Class action over Tic-Tac's kashrut

First publication: Suit filed by kosher-keeping person after it turns out that Leimen-Schlissel markets Tic-Tac candies without valid kosher license from rabbinate. Leimen-Schlissel in response: 'Company and its managers confident their hands are clean'

A class action of NIS 205 million (USD 47 million) was filed against Leimen-Schlissel, the company which markets the candy Tic-Tac, for not having a valid kosher certificate. The one filing the suit is Ofir Fikholtz, a kosher-keeping man who has regularly consumed the product for years.
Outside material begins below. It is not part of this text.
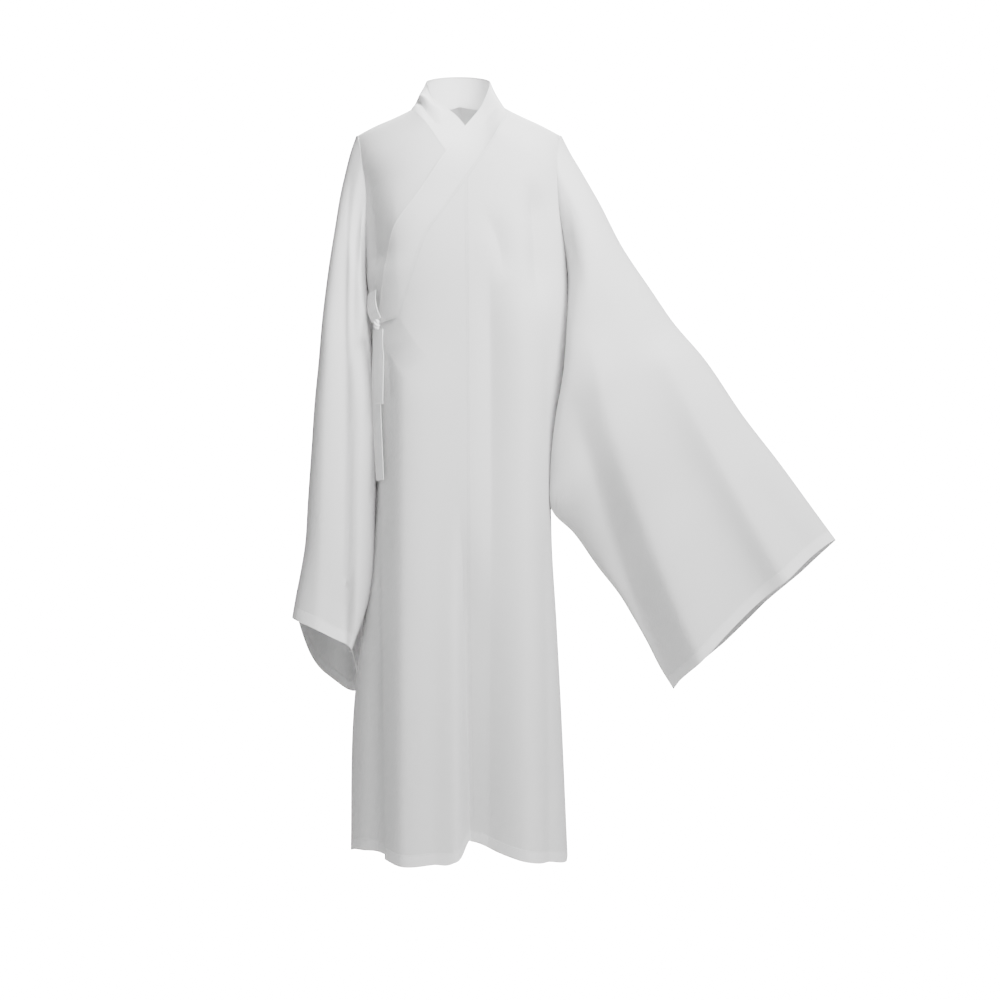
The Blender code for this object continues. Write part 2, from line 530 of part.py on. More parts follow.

Following a Ynet publication that the kosher license of Tic-Tac candy expired at the end of 2005, and that at the start of 2006 the product would no longer have a kosher certificate, Fikholtz decided to file suit against the company.

 

In the suit, filed with the help of Attorneys Dr. Avi Weinrot and Yaniv Aharonovich from the offices of Dr. Weinrot and Partners, the prosecution claims that the company broke the law which forbids marking a product kosher if it hasn't been granted a kosher certificate. "The law of kashrut is a law meant to protect the kosher-keeping consumer from kashrut fraud," it was written in the suit claim.

 

According to the prosecution, "It turns out that in many stores in the Tel Aviv area dozens of packages of the product which were manufactured after 1.1.06 have been sold with a misleading kosher symbol on their packaging. This is despite the claims of the company that they executed a massive recall of all the products already on the shelves."

 

Leimen-Schlissel responded: "The company and its managers are confident their hands are clean, and in their orderly work before the authorities in accordance with the laws of the country and the religious laws on all of the brands held by them."